FOR IMMEDIATE RELEASE

 

Flaws Render Education Report Useless for Guiding Policy/Practice

 

Lexington Institute report fails to support claims that restricting bilingual education improved test scores in California

 

CONTACT:  Teri Battaglieri (517) 203-2940 (e-mail) greatlakescenter@greatlakescenter.org

                      Jeff MacSwan (805) 893-2250 (email) macswan@asu.edu

 

EAST LANSING, Mich. – A new report which concludes that English Language Learners (ELL) are improving under a California law which severely limits bilingual education is riddled with flaws and offers no useful evidence on the subject, according to a Think Twice review of the report.

 

The original report is a policy brief, Immersion Not Submersion, Vol. III, written by David White and published by the Lexington Institute. It is presented as an evaluation of the outcome of Proposition 227, a ballot measure Californians passed in 1998 that mandated the use of Structured English Immersion (SEI) instead of bilingual education.

 

The report was reviewed by Jeff MacSwan, an associate professor in the College of Education at Arizona State University whose research focuses on the linguistic study of bilingualism. MacSwan is currently serving as a Visiting Scholar at the Language Minority Research Institute at the University of California, Santa Barbara.

 

Immersion Not Submersion claims that the Structured English Immersion technique mandated by the proposition is responsible for a “significant improvement in English proficiency across the state” among English Language learners (ELL). Proceeding from this assumption, the report then asserts that SEI strategies can overcome the effects of poverty and lower per-pupil funding.  MacSwan points out that neither the data presented nor could the author’s analysis of that data possibly support these conclusions.

 

“The Lexington Institute’s report suffers from poorly sampled data, inaccurate descriptions of district-level policies, failure to account for alternative explanations for observed changes in district testing data, and lack of any serious analysis of the data presented,” MacSwan writes.  “The report also fails to acknowledge or address recently published research studies whose conclusions are dramatically different from those presented in the report.”  MacSwan cites seven such studies, three of them commissioned by independent federal or state education agencies and the other three published in peer-reviewed journals.

 

“The report’s poorly sampled data, compounded by its inaccurate descriptions of district-level language program orientations, leads us to abandon all hopes that it might usefully inform education policy,” MacSwan writes.

 

Find the complete review by Jeff MacSwan as well as a link to the Lexington Institute report at: http://www.greatlakescenter.org

 

About Think Twice

 

The Think Twice project provides the public, policy makers and the press with timely, academically sound reviews of selected think tank publications.
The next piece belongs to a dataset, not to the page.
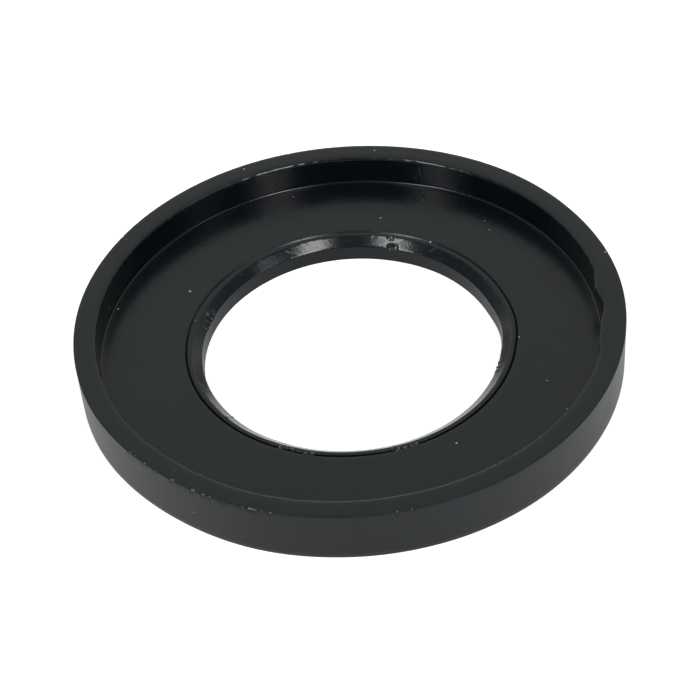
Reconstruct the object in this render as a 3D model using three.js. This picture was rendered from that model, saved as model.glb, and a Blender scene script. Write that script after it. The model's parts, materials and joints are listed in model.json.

It is a collaboration of the Education Policy Studies Laboratory at Arizona State University and the Education and the Public Interest Center at the University of Colorado at Boulder and is funded by the Great Lakes Center for Education Research and Practice.

 

The mission of the Great Lakes Center for Education Research and Practice is to identify, develop, support, publish and widely disseminate empirically sound research on education policy and practices designed to improve the quality of public education for all students within the Great Lakes Region.